EXERCISE DESCRIPTION - In the records below, find the line containing "Keep writing the" and the line containing "return made.outputs[2]"; please repeat exactly the lines from one to the other, both included, and nothing more.

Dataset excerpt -
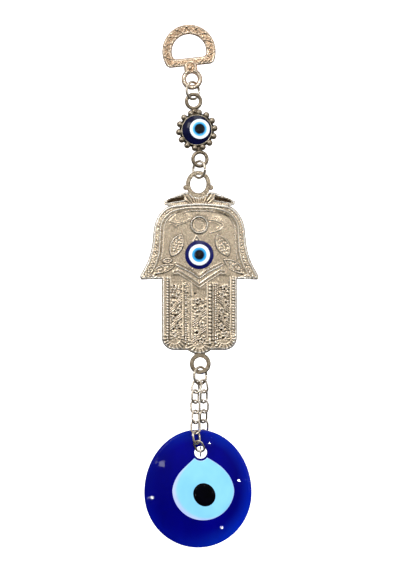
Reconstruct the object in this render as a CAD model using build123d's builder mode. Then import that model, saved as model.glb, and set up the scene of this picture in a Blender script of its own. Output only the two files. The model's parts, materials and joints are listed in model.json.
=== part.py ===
from build123d import *
from math import cos, sin, sqrt, radians
import os

# Hamsa hand ornament, hanging as it does from a nail through its D hanger.
# Millimetres. The front faces -Y, +Z is up, and the origin is the inside top of the D opening.

# General
seat_gap = 0.1
inlay_fit = 0.02
half_turn = 180.0

# Hanger, a flat casting with a D and an eye below it
hanger_arch_radius = 11.25
hanger_opening_radius = 7.2
hanger_bar_drop = 6.05
hanger_bar_width = 3.35
hanger_thickness = 2.0
hanger_corner = 2.4
hanger_opening_corner = 1.5
hanger_edge = 0.35
hanger_lean = 6.0
hanger_eye_drop = 11.75
hanger_eye_bore = 4.8
hanger_eye_rim = 2.0
hanger_eye_thickness = 1.6
hanger_eye_edge = 0.6
hanger_neck_height = 3.4
hanger_neck_width = 5.6
niche_width = 2.8
niche_height = 3.4
niche_depth = 0.6
niche_drop = 6.6

# Jump rings, bent from round wire and cut once
ring_wire = 1.2
ring_wire_sides = 6
ring_turn = 45.0
ring_cut_angle = 3.0
ring_rise = 0.65
top_ring_outer = 8.4
middle_ring_outer = 8.2
bottom_ring_outer = 8.4

# Connector, a beaded cup with a loop at each end
connector_lean = 6.3
connector_shift = 0.7
cup_radius = 7.3
cup_floor = 1.0
cup_wall = 0.45
cup_wall_height = 1.3
cup_eye_fit = 0.06
bead_count = 14
bead_radius = 1.42
bead_sides = 8
bead_flat_angle = 22.5
bead_flat_share = 0.5
bead_circle = 7.48
bead_lift = 0.2
loop_reach = 12.2
loop_bore = 4.3
loop_wire = 1.6
loop_wire_sides = 6
loop_neck_width = 2.6
loop_neck_thickness = 1.4

# Eye cabochons, resin domes with coloured rings let in
eye_radius = 6.0
eye_edge = 1.1
eye_dome = 1.7
eye_inlay_floor = 0.7
glue_radius = 5.4
glue_thickness = 0.15
cup_eye_white = 4.2
cup_eye_iris = 2.85
cup_eye_pupil = 2.05
cup_eye_shift = 1.3
cup_eye_rise = 0.25
palm_eye_white = 4.45
palm_eye_iris = 3.05
palm_eye_pupil = 1.9

# Hand plate, with its bail, wings and lower eye
hand_width = 50.0
hand_height = 63.5
plate_thickness = 2.4
plate_edge = 0.3
field_depth = 0.4
finger_block_width = 31.6
finger_tip_drop = 1.7
finger_corner = 5.4
finger_notch = 6.0
finger_notch_depth = 1.1
thumb_corner = 0.5
bail_rise = 7.95
bail_shift = 0.42
bail_bore_width = 6.7
bail_bore_height = 7.6
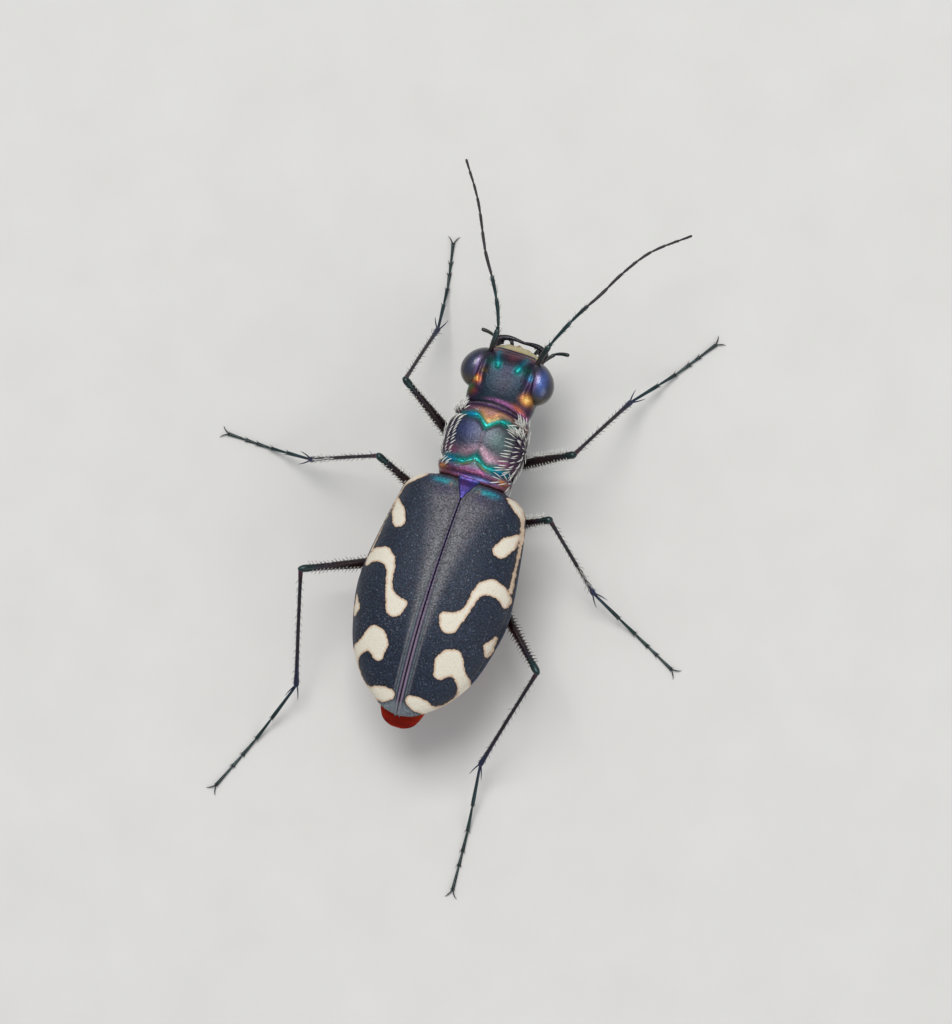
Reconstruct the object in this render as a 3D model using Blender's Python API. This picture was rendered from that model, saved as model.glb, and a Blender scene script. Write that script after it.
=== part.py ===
"""A tiger beetle at life size, standing still on its six feet.

Lengths are in millimetres until the last step, which scales every mesh to metres. A place on the beetle
is given as (right, forward, up): right and forward from the middle of the pronotum's rear edge, up from
the floor. The head faces -Y, so the beetle's right side is at -X.
"""

import math

import bmesh
import bpy
from mathutils import Matrix, Vector

MM = 0.001
UP = Vector((0, 0, 1))

# Clearance between neighbouring solids, and the least thickness of a limb away from its tip
GAP = 0.12
LIMB_RADIUS = 0.25
END_RADIUS = 0.16

# Head, neck to clypeus: (forward, half width, top, bottom)
HEAD_SECTIONS = (
    (2.83, 1.09, 3.80, 2.60),
    (3.05, 1.14, 3.84, 2.50),
    (3.35, 1.11, 3.87, 2.44),
    (3.70, 1.06, 3.88, 2.42),
    (3.94, 1.02, 3.84, 2.44),
    (4.16, 0.97, 3.73, 2.50),
    (4.34, 0.89, 3.56, 2.66),
    (4.45, 0.80, 3.38, 2.80),
    (4.51, 0.68, 3.26, 2.90),
)
HEAD_STATIONS = (2.83, 2.94, 3.10, 3.35, 3.60, 3.85, 4.02, 4.16, 4.28, 4.39, 4.46, 4.51)
HEAD_ROUNDNESS = ((2.83, 2.4), (3.30, 3.3), (4.10, 3.3), (4.51, 2.6))
HEAD_WIDEST = 3.15
HEAD_OFFSET = 0.03
NECK_LENGTH = 0.6
FRONS_PIT = (0.42, 4.12, 0.20)
FRONS_PIT_DEPTH = 0.08

# Eyes: the middle and radii of an ellipsoid whose ends are bent inwards and whose front is turned inwards
EYE_CENTRE = (1.06, 3.72, 3.24)
EYE_RADII = (0.51, 0.69, 0.52)
EYE_TURN = 0.10
EYE_BEND = 0.10
EYE_LEAN = 0.05

# Mouthparts
LABRUM_HALF_WIDTH = 0.74
LABRUM_LENGTH = 0.22
LABRUM_ARCH = 0.13
LABRUM_DROP = 0.22
LABRUM_TOOTH = (0.04, 0.25)
LABRUM_CORNER = 0.30
LABRUM_DROOP = 0.10
LABRUM_THICKNESS = 0.20
LABRUM_HEIGHT = 3.18
LABRUM_STEPS = 8
MANDIBLE_PATH = (
    (0.60, 4.56, 2.64),
    (0.80, 4.72, 2.62),
    (0.77, 4.93, 2.58),
    (0.40, 5.05, 2.55),
    (-0.15, 4.99, 2.52),
)
MANDIBLE_RADII = (0.24, 0.23, 0.19, 0.14, 0.05)
MANDIBLE_TIP_STEP = 0.15
MANDIBLE_RINGS = 9
MANDIBLE_TEETH = ((4, 0.30), (6, 0.20))
MANDIBLE_TOOTH_WIDTH = 0.6
MAXILLARY_PALP = (
    (0.58, 4.00, 2.20),
    (0.66, 4.26, 1.99),
    (0.94, 4.64, 1.97),
    (1.24, 4.92, 2.01),
    (1.50, 5.00, 2.08),
)
LABIAL_PALP = (
    (0.27, 3.86, 2.17),
    (0.28, 4.12, 1.95),
    (0.31, 4.48, 1.90),
    (0.42, 4.88, 1.88),
    (0.58, 5.12, 1.92),
)
PALP_SWELL = (0.70, 1.0, 0.92, 1.0, 0.92, 1.0, 0.85, 0.92, 0.80, 0.45)

# Antennae: places read from the root to the tip, then the lengths of the eleven segments as shares
ANTENNA_RIGHT = (
    (0.83, 4.51, 3.58),
    (1.12, 5.06, 3.72),
    (1.76, 6.24, 4.10),
    (2.25, 7.00, 4.20),
    (2.68, 7.80, 4.25),
    (3.38, 8.80, 4.20),
    (4.49, 9.75, 4.00),
)
ANTENNA_LEFT = (
    (-0.75, 4.51, 3.58),
    (-0.72, 5.20, 3.77),
    (-1.18, 6.30, 4.10),
    (-1.77, 7.26, 4.20),
    (-2.53, 8.80, 4.20),
    (-3.36, 10.01, 4.00),
)
SEGMENT_SHARES = (0.085, 0.03, 0.155, 0.125, 0.125, 0.10, 0.09, 0.08, 0.075, 0.07, 0.065)
METALLIC_SEGMENTS = 4
WHIP_TAPER = 0.9

# Pronotum, rear edge to front edge: (forward, half width, top, bottom)
PRONOTUM_SECTIONS = (
    (0.15, 1.18, 4.08, 2.72),
    (0.30, 1.26, 4.16, 2.62),
    (0.60, 1.27, 4.18, 2.52),
    (1.05, 1.33, 4.26, 2.46),
    (1.50, 1.35, 4.30, 2.44),
    (1.90, 1.31, 4.24, 2.48),
    (2.20, 1.26, 4.12, 2.56),
    (2.50, 1.22, 4.02, 2.64),
    (2.68, 1.12, 3.90, 2.74),
)
PRONOTUM_STATIONS = (
    (0.15, 0.22, 0.36, 0.50, 0.60, 0.72, 0.86, 1.05, 1.35)
    + (1.65, 1.82, 1.95, 2.07, 2.18, 2.30, 2.44, 2.58, 2.68)
)
PRONOTUM_WIDEST = 3.28
FRONT_ARCH = 0.42
FRONT_ARCH_HALF_WIDTH = 1.33
GROOVE_DEPTH = 0.13
GROOVE_WIDTH = 0.13
FRONT_GROOVE = (2.17, 1.84)
REAR_GROOVE = (0.57, 0.82)
GROOVE_PEAK_HALF_WIDTH = 0.44

# Elytra, base to apex, by distance behind the pronotum's rear edge
ELYTRA_HALF_WIDTH = (
    (0.02, 1.35), (0.28, 1.78), (0.62, 2.05), (1.10, 2.17), (2.00, 2.32), (3.20, 2.50),
    (4.20, 2.53), (5.30, 2.33), (6.20, 2.03), (7.00, 1.50), (7.48, 0.98), (7.80, 0.47),
)
ELYTRA_TOP = (
    (0.02, 4.28), (0.60, 4.52), (2.00, 4.78), (3.60, 4.88),
    (5.20, 4.70), (6.60, 4.24), (7.40, 3.86), (7.80, 3.62),
)
ELYTRA_STATIONS = (
    (0.02, 0.10, 0.28, 0.48, 0.72, 1.10, 1.70, 2.40, 3.20, 4.00)
    + (4.80, 5.50, 6.10, 6.60, 7.00, 7.28, 7.50, 7.68, 7.80)
)
ELYTRA_MARGIN = 3.36
ELYTRA_LIP = 0.16
ELYTRA_THICKNESS = 0.48
ELYTRA_ROUNDNESS = 2.25
SUTURE_GAP = 0.10
ARC_STEPS = 12

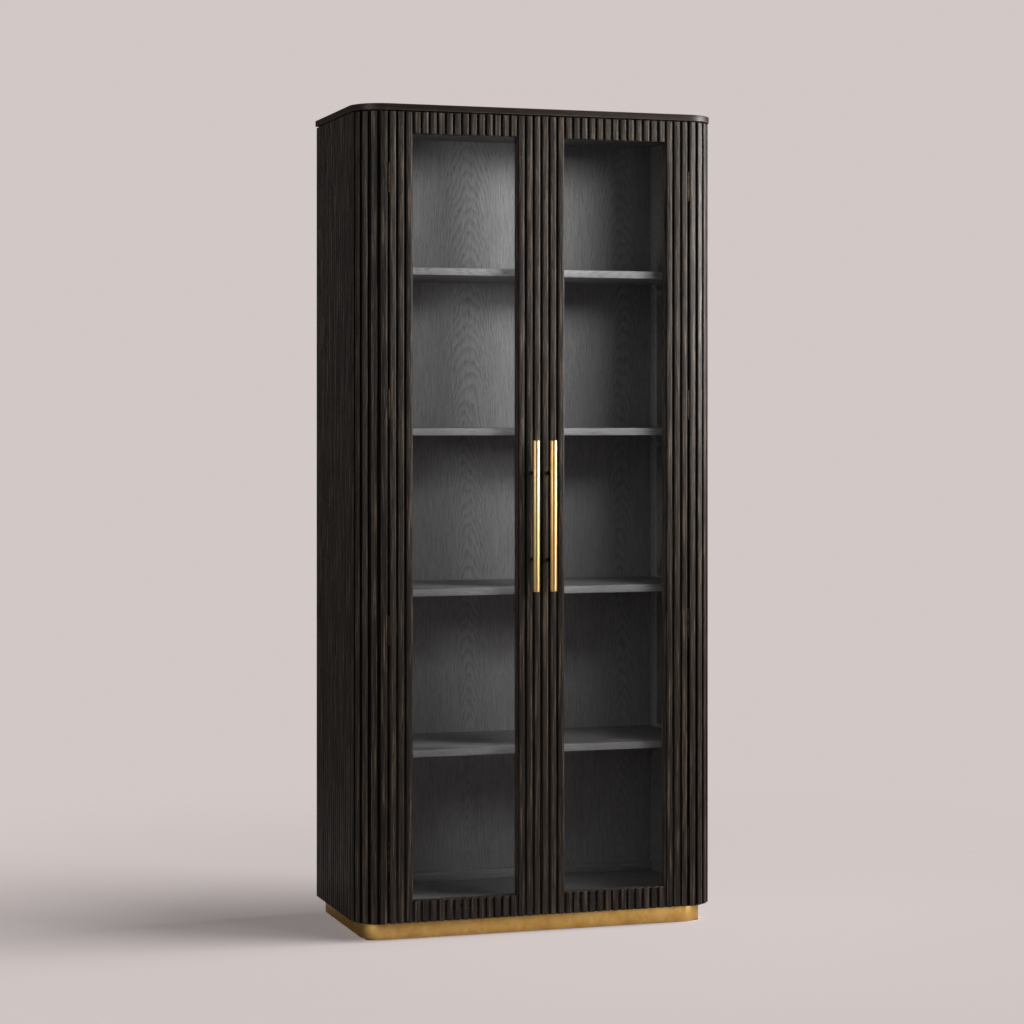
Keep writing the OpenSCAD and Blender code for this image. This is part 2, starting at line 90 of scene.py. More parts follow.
def blend_of(tree, share, first, second, blend_type="MIX"):
    """One colour changing into another by a share from 0 to 1."""
    feeds = {0: share, 6: first, 7: second}
    made = put(tree, "ShaderNodeMix", feeds, data_type="RGBA", blend_type=blend_type)
    return made.outputs[2]


def spread_of(tree, value, low, high, out_low=0.0, out_high=1.0):
    """A value stretched from low..high to out_low..out_high, and held at those ends."""
    feeds = {"Value": value, "From Min": low, "From Max": high,
             "To Min": out_low, "To Max": out_high}
    return put(tree, "ShaderNodeMapRange", feeds).outputs[0]


def group_of(name, takes, gives, gives_kind="Float", tree_kind="ShaderNodeTree"):
    """An empty node group. Each input has a value, or else the kind of its socket."""
    group = bpy.data.node_groups.new(name, tree_kind)
    for label, value in takes.items():
        kind = value if isinstance(value, str) else SOCKET_KINDS[type(value)]
        socket = group.interface.new_socket(label, in_out="INPUT", socket_type=f"NodeSocket{kind}")
        if kind != value:
            socket.default_value = value
    for label in gives:
        group.interface.new_socket(label, in_out="OUTPUT", socket_type=f"NodeSocket{gives_kind}")
    return group, group.nodes.new("NodeGroupInput").outputs, group.nodes.new("NodeGroupOutput")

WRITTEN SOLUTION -
Keep writing the OpenSCAD and Blender code for this image. This is part 2, starting at line 90 of scene.py. More parts follow.
def blend_of(tree, share, first, second, blend_type="MIX"):
    """One colour changing into another by a share from 0 to 1."""
    feeds = {0: share, 6: first, 7: second}
    made = put(tree, "ShaderNodeMix", feeds, data_type="RGBA", blend_type=blend_type)
    return made.outputs[2]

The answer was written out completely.